Output the full material exactly as it appears here.

== DATASET SECTION

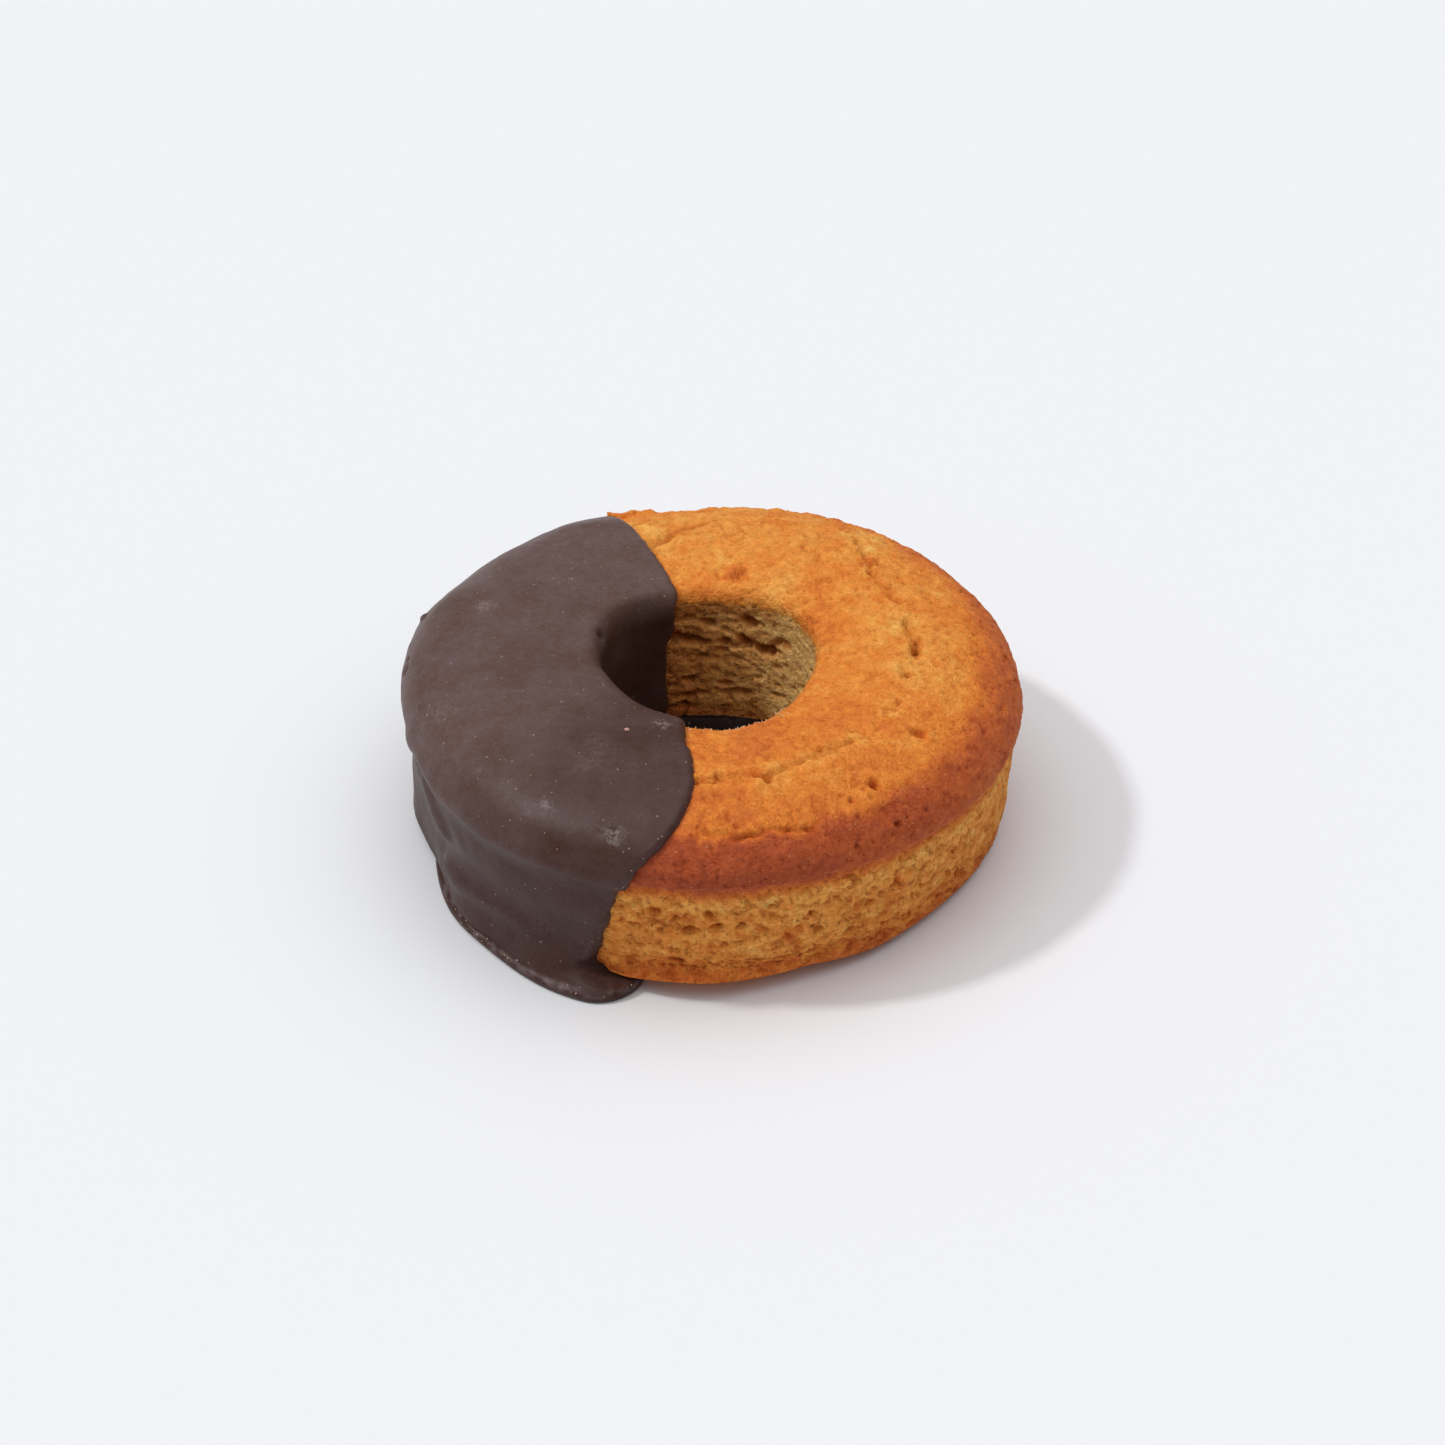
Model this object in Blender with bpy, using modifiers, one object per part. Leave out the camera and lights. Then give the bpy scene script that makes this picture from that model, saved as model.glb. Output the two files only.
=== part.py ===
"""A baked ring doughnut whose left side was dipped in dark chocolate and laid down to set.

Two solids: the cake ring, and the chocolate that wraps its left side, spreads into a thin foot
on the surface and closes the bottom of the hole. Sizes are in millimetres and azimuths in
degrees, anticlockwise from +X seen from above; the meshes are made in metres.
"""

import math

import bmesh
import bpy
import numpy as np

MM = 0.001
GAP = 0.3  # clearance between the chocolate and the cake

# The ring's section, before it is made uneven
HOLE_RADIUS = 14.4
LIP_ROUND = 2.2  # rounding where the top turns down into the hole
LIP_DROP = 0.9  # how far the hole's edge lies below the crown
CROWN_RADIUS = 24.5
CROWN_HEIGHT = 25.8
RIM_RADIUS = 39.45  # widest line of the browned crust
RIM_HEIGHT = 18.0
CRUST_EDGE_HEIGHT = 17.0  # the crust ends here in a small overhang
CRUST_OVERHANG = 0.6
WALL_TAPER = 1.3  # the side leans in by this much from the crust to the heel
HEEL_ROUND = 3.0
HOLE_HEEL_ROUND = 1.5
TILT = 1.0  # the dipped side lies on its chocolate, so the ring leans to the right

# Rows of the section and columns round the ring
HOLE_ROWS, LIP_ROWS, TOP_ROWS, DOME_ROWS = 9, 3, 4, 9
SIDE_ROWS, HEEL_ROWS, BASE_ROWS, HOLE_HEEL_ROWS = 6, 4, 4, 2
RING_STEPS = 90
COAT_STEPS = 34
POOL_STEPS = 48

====

◆ **SOLVED EXERCISE**
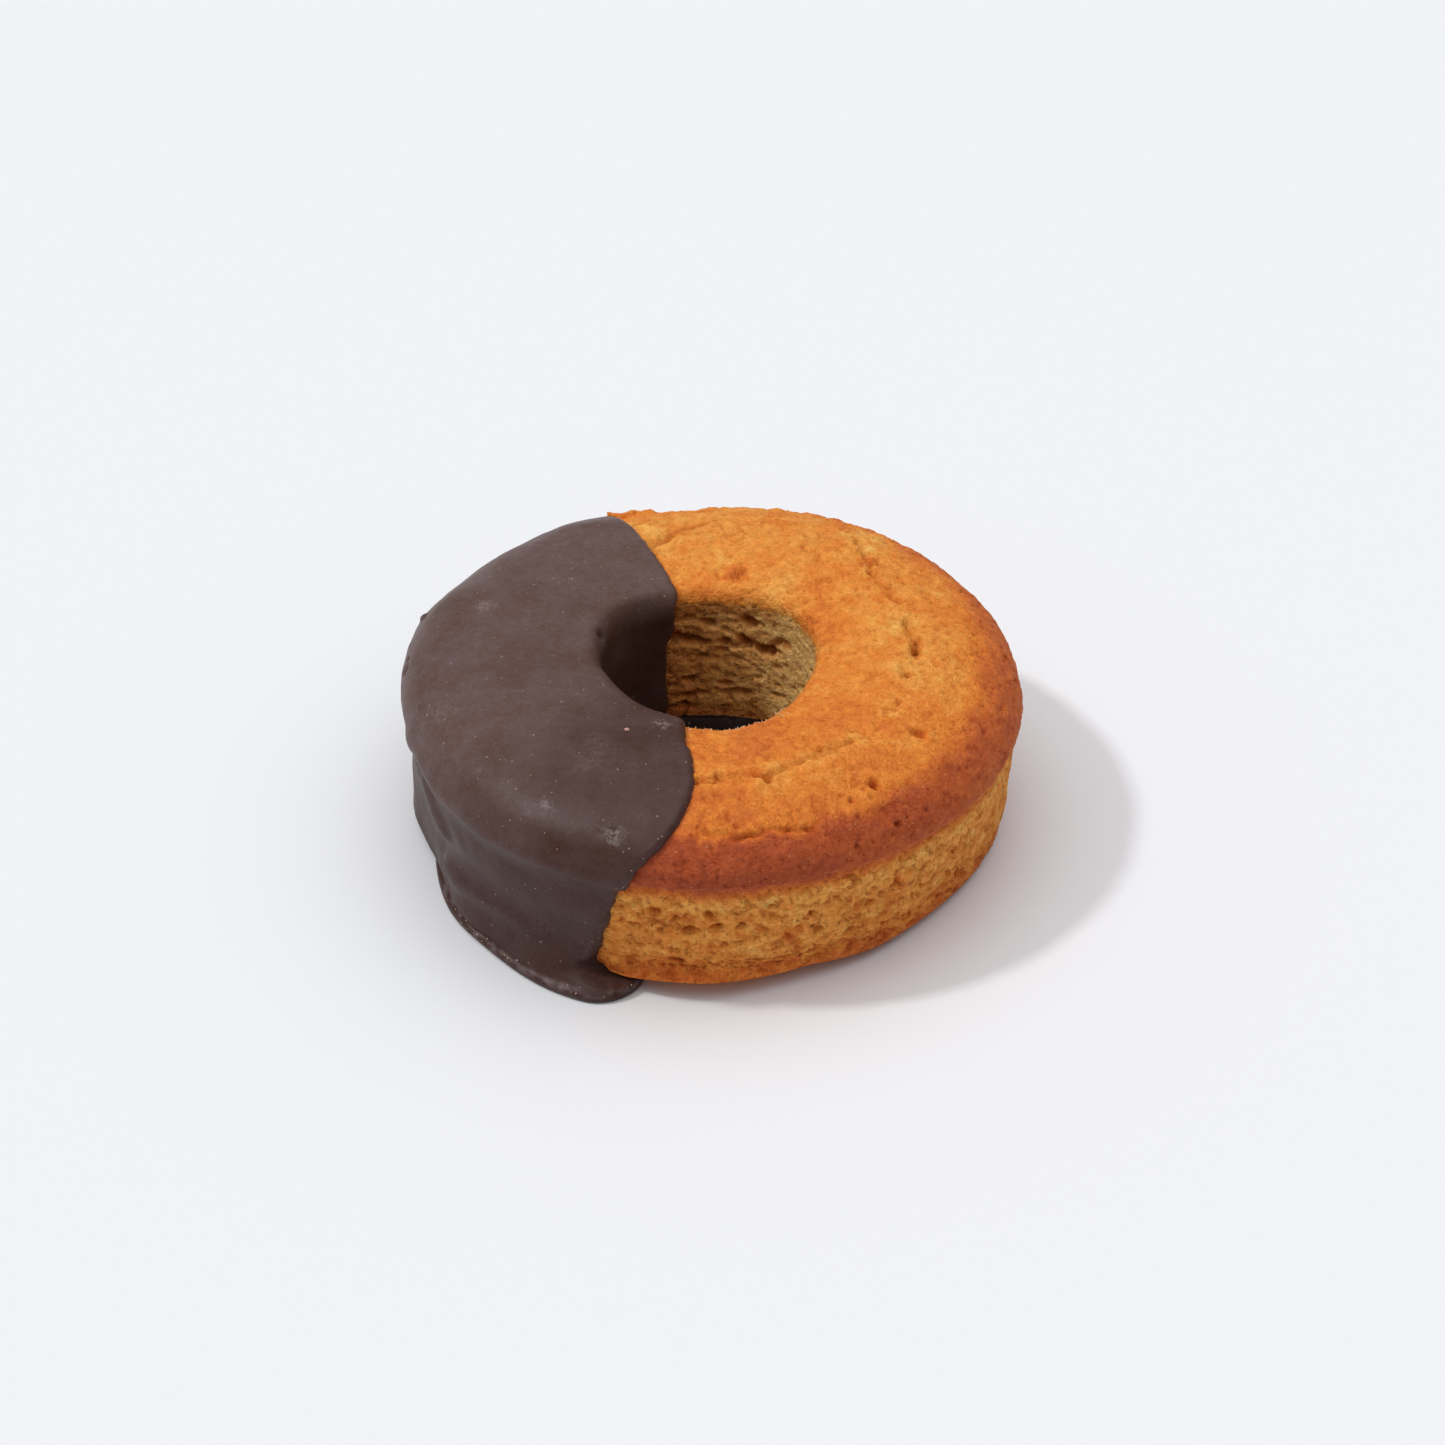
Model this object in Blender with bpy, using modifiers, one object per part. Leave out the camera and lights. Then give the bpy scene script that makes this picture from that model, saved as model.glb. Output the two files only.
=== part.py ===
"""A baked ring doughnut whose left side was dipped in dark chocolate and laid down to set.

Two solids: the cake ring, and the chocolate that wraps its left side, spreads into a thin foot
on the surface and closes the bottom of the hole. Sizes are in millimetres and azimuths in
degrees, anticlockwise from +X seen from above; the meshes are made in metres.
"""

import math

import bmesh
import bpy
import numpy as np

MM = 0.001
GAP = 0.3  # clearance between the chocolate and the cake

# The ring's section, before it is made uneven
HOLE_RADIUS = 14.4
LIP_ROUND = 2.2  # rounding where the top turns down into the hole
LIP_DROP = 0.9  # how far the hole's edge lies below the crown
CROWN_RADIUS = 24.5
CROWN_HEIGHT = 25.8
RIM_RADIUS = 39.45  # widest line of the browned crust
RIM_HEIGHT = 18.0
CRUST_EDGE_HEIGHT = 17.0  # the crust ends here in a small overhang
CRUST_OVERHANG = 0.6
WALL_TAPER = 1.3  # the side leans in by this much from the crust to the heel
HEEL_ROUND = 3.0
HOLE_HEEL_ROUND = 1.5
TILT = 1.0  # the dipped side lies on its chocolate, so the ring leans to the right

# Rows of the section and columns round the ring
HOLE_ROWS, LIP_ROWS, TOP_ROWS, DOME_ROWS = 9, 3, 4, 9
SIDE_ROWS, HEEL_ROWS, BASE_ROWS, HOLE_HEEL_ROWS = 6, 4, 4, 2
RING_STEPS = 90
COAT_STEPS = 34
POOL_STEPS = 48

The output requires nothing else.